• [GOAL] Only one portion of the data is to be written out: from the line bearing "make_base()" through the line bearing "cad_parts[node].hide_render = cad_parts[node].hide_viewport". Write it exactly as it appears.

• [MATERIAL]
========================================================================
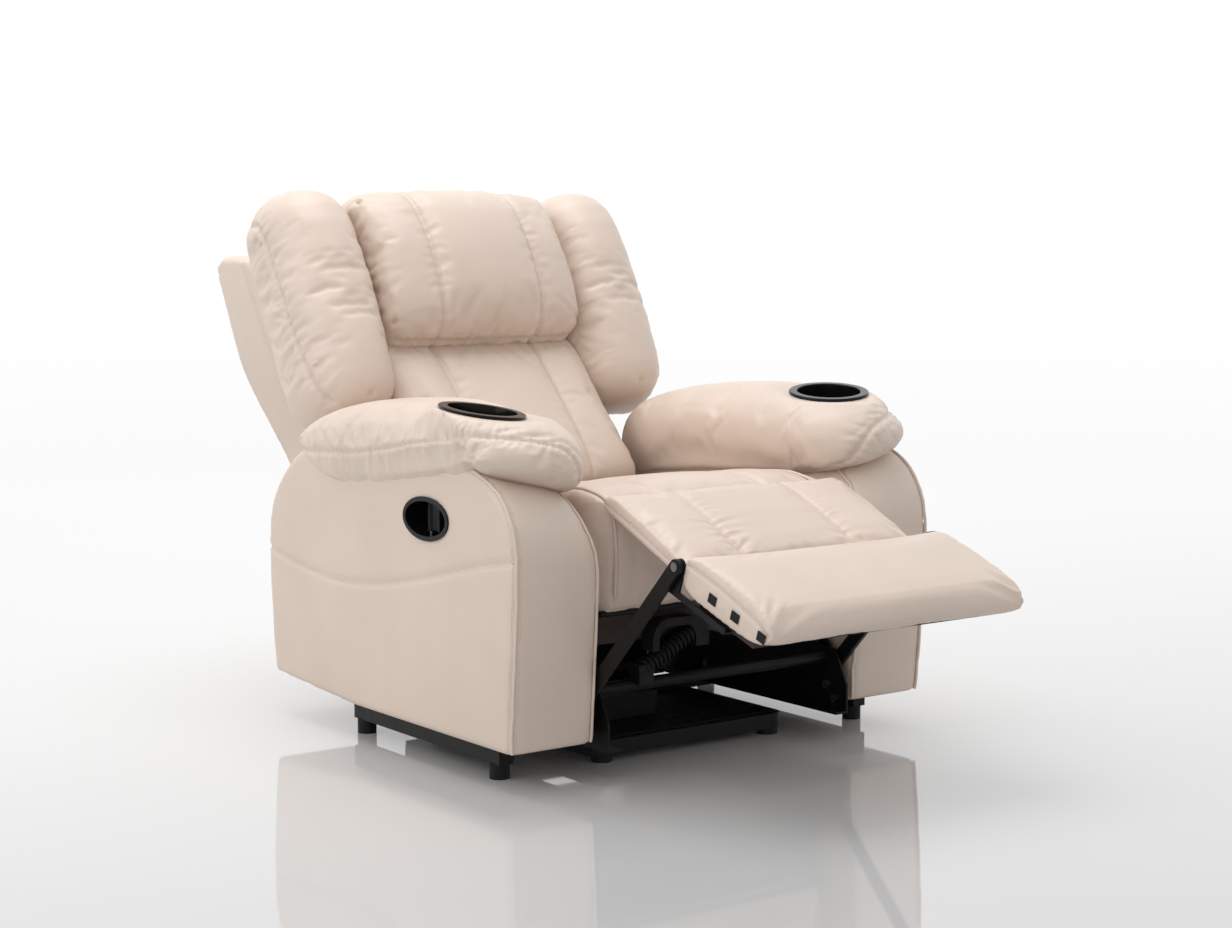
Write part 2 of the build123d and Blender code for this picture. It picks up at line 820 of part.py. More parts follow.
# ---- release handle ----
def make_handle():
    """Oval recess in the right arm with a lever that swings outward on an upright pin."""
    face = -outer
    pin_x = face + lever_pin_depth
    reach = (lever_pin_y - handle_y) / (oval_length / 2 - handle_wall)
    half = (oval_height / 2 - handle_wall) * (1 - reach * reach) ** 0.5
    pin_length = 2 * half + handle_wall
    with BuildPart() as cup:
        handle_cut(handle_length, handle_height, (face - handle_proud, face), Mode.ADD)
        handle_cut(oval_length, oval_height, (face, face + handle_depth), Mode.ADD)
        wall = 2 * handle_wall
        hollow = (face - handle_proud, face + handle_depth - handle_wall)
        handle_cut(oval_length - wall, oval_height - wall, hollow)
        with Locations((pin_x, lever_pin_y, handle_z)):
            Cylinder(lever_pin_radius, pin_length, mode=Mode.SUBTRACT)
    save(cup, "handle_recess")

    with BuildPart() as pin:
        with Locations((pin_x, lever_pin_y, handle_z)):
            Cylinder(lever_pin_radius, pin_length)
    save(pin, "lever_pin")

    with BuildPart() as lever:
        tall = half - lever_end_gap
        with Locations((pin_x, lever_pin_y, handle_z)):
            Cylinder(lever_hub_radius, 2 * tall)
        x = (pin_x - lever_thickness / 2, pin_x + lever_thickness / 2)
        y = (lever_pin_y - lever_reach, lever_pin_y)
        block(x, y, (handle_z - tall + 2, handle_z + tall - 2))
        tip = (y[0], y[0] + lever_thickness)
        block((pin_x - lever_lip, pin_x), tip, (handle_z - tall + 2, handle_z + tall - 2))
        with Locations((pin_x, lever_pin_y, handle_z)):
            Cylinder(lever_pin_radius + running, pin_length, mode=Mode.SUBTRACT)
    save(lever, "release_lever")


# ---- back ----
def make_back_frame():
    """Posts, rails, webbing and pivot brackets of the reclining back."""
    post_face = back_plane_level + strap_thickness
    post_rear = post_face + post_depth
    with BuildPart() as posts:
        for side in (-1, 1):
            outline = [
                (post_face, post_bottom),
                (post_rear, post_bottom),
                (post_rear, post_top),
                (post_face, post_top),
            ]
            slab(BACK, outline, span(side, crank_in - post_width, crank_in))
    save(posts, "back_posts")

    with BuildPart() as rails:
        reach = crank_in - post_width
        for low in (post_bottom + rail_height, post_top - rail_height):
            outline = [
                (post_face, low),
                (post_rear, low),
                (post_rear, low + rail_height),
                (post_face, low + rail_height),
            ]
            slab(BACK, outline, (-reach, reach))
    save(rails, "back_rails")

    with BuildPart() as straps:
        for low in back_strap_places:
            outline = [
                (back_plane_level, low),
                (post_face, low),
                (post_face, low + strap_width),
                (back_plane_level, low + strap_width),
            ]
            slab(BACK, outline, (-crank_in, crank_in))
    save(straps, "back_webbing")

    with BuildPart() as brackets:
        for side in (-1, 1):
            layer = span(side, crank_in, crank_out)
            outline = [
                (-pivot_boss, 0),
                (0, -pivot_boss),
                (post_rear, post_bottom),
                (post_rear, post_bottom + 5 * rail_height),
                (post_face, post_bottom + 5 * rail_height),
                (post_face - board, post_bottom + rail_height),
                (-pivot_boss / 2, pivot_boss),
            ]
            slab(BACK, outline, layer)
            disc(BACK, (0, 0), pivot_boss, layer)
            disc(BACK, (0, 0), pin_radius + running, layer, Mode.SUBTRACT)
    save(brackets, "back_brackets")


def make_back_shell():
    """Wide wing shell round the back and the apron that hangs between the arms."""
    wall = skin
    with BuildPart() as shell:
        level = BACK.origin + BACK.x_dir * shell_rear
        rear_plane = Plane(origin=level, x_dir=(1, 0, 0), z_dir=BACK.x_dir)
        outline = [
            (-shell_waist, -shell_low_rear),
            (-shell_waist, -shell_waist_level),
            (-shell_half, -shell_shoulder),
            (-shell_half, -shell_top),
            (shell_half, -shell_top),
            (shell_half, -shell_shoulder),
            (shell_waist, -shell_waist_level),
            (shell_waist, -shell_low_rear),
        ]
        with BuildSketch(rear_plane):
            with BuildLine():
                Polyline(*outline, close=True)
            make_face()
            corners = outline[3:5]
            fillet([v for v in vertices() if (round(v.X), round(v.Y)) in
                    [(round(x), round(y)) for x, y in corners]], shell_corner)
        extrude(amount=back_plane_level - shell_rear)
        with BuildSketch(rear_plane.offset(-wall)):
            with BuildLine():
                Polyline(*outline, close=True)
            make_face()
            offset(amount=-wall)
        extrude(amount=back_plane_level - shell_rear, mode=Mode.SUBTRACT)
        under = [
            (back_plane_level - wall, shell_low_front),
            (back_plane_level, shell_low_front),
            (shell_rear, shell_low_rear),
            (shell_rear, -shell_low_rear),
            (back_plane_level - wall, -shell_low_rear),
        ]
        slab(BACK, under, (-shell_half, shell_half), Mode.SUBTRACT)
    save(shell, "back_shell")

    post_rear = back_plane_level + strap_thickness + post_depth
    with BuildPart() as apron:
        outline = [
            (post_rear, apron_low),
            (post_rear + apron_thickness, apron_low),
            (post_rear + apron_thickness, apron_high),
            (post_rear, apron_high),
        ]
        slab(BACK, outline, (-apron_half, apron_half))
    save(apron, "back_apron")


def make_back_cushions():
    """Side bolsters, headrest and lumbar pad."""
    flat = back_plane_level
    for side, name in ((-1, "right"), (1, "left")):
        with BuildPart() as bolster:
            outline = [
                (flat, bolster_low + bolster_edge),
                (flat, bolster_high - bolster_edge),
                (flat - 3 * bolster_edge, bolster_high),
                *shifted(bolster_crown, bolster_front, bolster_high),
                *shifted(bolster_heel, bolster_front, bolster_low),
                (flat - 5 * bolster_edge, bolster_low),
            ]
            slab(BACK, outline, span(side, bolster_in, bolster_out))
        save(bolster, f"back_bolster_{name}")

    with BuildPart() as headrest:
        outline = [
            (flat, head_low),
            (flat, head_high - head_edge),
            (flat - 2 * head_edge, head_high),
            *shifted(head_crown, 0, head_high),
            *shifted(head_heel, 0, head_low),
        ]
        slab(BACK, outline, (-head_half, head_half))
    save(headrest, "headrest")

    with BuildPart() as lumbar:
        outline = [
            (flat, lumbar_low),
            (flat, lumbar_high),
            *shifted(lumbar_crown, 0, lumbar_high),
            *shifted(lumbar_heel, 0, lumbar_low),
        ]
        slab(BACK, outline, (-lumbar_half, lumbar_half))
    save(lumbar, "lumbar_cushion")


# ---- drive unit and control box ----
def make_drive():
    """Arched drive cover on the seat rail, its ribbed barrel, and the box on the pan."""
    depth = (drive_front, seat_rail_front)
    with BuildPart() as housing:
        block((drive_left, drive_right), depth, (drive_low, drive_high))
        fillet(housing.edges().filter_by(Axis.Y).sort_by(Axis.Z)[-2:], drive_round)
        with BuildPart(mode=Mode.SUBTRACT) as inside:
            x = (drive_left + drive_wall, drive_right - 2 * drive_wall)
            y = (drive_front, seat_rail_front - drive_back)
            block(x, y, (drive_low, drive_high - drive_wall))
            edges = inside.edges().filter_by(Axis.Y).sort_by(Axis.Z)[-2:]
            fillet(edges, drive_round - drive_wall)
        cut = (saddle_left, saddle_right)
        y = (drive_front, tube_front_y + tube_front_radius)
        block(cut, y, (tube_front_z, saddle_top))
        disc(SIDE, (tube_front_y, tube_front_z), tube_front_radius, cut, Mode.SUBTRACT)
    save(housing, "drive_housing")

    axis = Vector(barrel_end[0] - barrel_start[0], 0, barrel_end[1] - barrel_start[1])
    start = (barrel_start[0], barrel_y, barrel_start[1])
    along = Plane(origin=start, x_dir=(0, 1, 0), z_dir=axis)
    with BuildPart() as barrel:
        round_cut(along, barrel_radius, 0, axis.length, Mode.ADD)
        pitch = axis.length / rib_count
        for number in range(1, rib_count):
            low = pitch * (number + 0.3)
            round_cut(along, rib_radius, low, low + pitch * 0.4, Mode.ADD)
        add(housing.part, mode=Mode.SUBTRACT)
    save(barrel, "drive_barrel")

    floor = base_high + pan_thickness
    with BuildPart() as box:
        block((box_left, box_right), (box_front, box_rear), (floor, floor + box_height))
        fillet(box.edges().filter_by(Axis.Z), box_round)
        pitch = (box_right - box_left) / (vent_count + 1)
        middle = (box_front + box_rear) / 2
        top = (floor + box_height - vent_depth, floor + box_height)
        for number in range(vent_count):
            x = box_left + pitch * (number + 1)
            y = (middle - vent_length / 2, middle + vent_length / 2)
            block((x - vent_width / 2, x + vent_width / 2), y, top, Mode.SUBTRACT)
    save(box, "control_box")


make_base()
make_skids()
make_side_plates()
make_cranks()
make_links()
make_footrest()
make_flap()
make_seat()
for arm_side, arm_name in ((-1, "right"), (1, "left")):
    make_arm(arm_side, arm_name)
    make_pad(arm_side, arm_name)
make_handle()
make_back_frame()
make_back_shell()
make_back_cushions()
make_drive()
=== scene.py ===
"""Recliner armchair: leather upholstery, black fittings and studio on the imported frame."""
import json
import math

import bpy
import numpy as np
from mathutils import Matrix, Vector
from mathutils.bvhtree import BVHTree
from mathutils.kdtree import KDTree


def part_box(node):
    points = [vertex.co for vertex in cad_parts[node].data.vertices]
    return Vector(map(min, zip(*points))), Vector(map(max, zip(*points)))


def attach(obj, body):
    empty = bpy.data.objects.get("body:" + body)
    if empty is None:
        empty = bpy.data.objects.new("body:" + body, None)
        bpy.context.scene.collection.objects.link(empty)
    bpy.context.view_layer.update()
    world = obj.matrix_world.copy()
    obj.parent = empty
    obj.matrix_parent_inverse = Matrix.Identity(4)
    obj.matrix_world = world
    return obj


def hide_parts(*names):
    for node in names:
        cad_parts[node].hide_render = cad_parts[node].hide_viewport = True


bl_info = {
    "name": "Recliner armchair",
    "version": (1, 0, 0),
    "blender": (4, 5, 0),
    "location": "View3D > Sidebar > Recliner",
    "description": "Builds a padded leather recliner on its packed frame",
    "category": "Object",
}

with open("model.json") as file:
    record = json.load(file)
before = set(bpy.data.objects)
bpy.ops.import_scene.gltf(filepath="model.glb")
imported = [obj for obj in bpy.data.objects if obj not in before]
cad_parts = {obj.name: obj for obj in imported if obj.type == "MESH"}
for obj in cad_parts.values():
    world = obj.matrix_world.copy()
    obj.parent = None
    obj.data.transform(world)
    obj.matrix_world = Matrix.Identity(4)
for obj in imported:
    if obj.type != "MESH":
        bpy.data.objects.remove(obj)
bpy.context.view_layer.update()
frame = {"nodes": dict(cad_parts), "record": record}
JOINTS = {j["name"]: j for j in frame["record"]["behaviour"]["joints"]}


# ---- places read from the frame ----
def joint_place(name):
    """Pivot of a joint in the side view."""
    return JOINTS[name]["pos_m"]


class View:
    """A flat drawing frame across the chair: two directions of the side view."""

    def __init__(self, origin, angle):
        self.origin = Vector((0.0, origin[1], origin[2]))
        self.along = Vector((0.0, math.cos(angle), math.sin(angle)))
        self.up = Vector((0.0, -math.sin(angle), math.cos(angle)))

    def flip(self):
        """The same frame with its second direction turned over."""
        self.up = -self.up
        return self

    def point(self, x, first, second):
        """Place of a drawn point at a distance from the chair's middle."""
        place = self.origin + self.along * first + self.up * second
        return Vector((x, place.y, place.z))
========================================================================
• [ANSWER FOR THE TASK]
make_base()
make_skids()
make_side_plates()
make_cranks()
make_links()
make_footrest()
make_flap()
make_seat()
for arm_side, arm_name in ((-1, "right"), (1, "left")):
    make_arm(arm_side, arm_name)
    make_pad(arm_side, arm_name)
make_handle()
make_back_frame()
make_back_shell()
make_back_cushions()
make_drive()
=== scene.py ===
"""Recliner armchair: leather upholstery, black fittings and studio on the imported frame."""
import json
import math

import bpy
import numpy as np
from mathutils import Matrix, Vector
from mathutils.bvhtree import BVHTree
from mathutils.kdtree import KDTree


def part_box(node):
    points = [vertex.co for vertex in cad_parts[node].data.vertices]
    return Vector(map(min, zip(*points))), Vector(map(max, zip(*points)))


def attach(obj, body):
    empty = bpy.data.objects.get("body:" + body)
    if empty is None:
        empty = bpy.data.objects.new("body:" + body, None)
        bpy.context.scene.collection.objects.link(empty)
    bpy.context.view_layer.update()
    world = obj.matrix_world.copy()
    obj.parent = empty
    obj.matrix_parent_inverse = Matrix.Identity(4)
    obj.matrix_world = world
    return obj


def hide_parts(*names):
    for node in names:
        cad_parts[node].hide_render = cad_parts[node].hide_viewport = True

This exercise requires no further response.